Repeat exactly the lines running from the line that contains "caster_bl_wheel_right();" to the line that contains "bpy.data.objects.remove(obj)"; include both ends and add nothing.

--------------------------------------------------

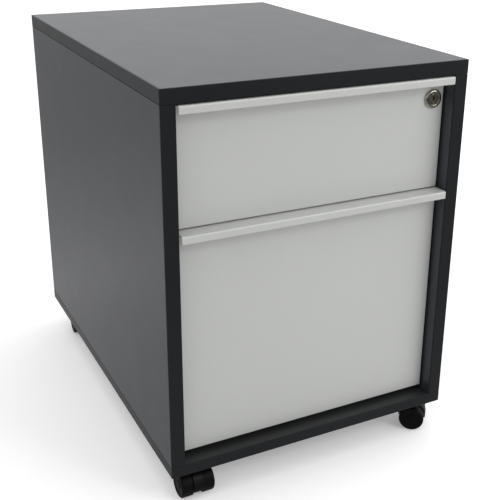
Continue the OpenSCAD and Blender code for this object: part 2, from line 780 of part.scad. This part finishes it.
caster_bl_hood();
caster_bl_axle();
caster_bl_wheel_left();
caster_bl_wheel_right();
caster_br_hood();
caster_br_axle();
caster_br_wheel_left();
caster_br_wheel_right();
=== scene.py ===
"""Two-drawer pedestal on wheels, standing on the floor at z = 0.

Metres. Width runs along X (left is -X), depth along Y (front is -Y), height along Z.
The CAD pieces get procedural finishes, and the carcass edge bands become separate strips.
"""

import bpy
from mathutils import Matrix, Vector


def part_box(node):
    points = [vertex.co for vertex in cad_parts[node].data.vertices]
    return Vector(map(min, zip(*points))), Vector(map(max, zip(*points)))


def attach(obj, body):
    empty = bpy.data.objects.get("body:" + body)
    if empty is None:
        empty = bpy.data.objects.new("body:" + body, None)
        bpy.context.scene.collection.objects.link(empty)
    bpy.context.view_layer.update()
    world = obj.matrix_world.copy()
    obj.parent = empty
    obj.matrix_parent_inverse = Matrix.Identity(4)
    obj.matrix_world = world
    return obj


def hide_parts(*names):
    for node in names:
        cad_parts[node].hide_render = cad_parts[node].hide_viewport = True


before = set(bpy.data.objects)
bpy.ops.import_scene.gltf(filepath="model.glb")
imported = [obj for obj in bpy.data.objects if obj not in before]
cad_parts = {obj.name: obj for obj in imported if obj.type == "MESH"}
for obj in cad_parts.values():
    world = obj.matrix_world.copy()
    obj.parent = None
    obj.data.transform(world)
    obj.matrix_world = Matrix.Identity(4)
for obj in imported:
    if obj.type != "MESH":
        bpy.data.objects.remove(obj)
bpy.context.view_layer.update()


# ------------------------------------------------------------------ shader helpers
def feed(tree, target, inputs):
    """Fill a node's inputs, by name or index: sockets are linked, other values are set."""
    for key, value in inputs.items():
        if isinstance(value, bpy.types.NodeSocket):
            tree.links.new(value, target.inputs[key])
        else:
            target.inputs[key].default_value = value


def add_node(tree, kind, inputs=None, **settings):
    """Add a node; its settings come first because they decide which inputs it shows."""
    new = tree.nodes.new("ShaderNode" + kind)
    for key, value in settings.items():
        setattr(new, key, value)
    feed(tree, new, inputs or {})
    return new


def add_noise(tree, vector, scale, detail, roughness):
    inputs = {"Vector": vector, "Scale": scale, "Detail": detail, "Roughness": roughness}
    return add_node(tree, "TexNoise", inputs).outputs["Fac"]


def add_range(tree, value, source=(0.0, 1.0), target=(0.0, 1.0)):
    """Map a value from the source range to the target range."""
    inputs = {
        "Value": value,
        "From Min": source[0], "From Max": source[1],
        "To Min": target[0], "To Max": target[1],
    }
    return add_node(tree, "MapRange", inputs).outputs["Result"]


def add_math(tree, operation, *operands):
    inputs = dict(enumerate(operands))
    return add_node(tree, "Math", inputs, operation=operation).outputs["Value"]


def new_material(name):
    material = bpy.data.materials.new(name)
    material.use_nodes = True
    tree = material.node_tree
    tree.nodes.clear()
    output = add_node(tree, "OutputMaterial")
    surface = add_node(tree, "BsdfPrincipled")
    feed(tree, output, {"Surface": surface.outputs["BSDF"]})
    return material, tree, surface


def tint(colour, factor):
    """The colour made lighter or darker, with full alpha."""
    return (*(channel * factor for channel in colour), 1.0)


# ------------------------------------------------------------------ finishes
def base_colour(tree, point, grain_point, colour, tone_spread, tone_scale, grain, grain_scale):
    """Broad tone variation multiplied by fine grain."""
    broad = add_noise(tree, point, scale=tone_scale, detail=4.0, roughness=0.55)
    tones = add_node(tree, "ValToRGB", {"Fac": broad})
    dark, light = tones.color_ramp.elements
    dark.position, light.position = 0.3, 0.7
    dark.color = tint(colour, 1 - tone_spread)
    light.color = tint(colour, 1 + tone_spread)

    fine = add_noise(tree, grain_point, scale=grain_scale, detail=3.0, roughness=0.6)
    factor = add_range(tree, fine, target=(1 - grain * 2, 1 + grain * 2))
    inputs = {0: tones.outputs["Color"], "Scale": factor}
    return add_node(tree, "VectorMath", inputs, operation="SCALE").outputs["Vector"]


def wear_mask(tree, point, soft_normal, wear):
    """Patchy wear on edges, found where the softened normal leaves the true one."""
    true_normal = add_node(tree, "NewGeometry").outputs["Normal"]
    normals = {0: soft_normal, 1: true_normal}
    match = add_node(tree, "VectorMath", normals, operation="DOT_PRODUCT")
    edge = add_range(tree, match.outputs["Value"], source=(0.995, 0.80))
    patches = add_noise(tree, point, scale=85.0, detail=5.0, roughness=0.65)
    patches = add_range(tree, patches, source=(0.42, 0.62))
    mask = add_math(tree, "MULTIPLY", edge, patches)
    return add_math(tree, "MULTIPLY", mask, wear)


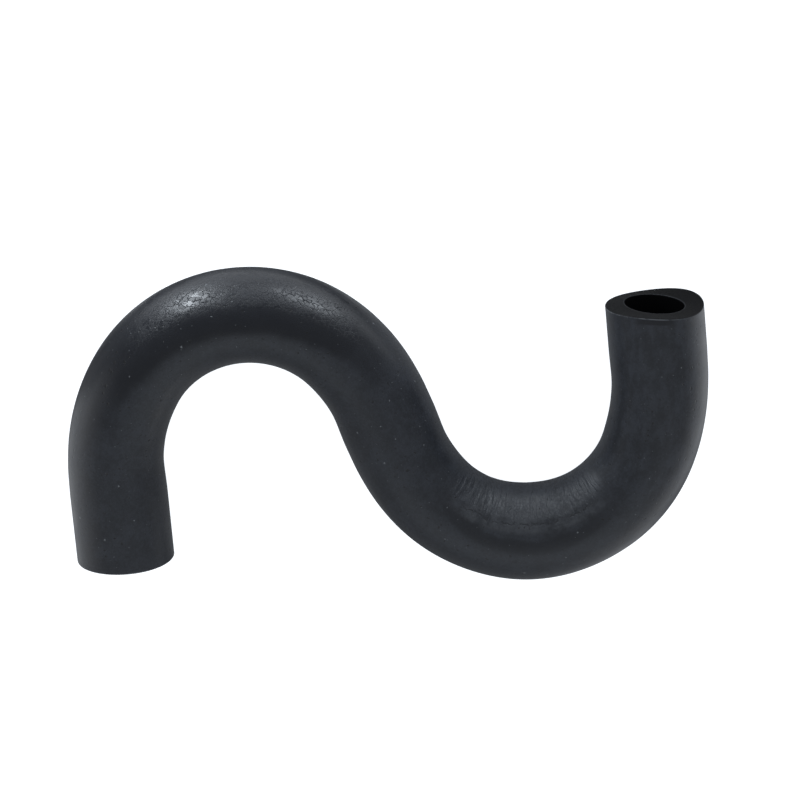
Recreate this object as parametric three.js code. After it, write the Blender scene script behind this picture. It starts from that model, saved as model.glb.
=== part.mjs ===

--------------------------------------------------

- **Output for this exercise**
caster_bl_wheel_right();
caster_br_hood();
caster_br_axle();
caster_br_wheel_left();
caster_br_wheel_right();
=== scene.py ===
"""Two-drawer pedestal on wheels, standing on the floor at z = 0.

Metres. Width runs along X (left is -X), depth along Y (front is -Y), height along Z.
The CAD pieces get procedural finishes, and the carcass edge bands become separate strips.
"""

import bpy
from mathutils import Matrix, Vector


def part_box(node):
    points = [vertex.co for vertex in cad_parts[node].data.vertices]
    return Vector(map(min, zip(*points))), Vector(map(max, zip(*points)))


def attach(obj, body):
    empty = bpy.data.objects.get("body:" + body)
    if empty is None:
        empty = bpy.data.objects.new("body:" + body, None)
        bpy.context.scene.collection.objects.link(empty)
    bpy.context.view_layer.update()
    world = obj.matrix_world.copy()
    obj.parent = empty
    obj.matrix_parent_inverse = Matrix.Identity(4)
    obj.matrix_world = world
    return obj


def hide_parts(*names):
    for node in names:
        cad_parts[node].hide_render = cad_parts[node].hide_viewport = True


before = set(bpy.data.objects)
bpy.ops.import_scene.gltf(filepath="model.glb")
imported = [obj for obj in bpy.data.objects if obj not in before]
cad_parts = {obj.name: obj for obj in imported if obj.type == "MESH"}
for obj in cad_parts.values():
    world = obj.matrix_world.copy()
    obj.parent = None
    obj.data.transform(world)
    obj.matrix_world = Matrix.Identity(4)
for obj in imported:
    if obj.type != "MESH":
        bpy.data.objects.remove(obj)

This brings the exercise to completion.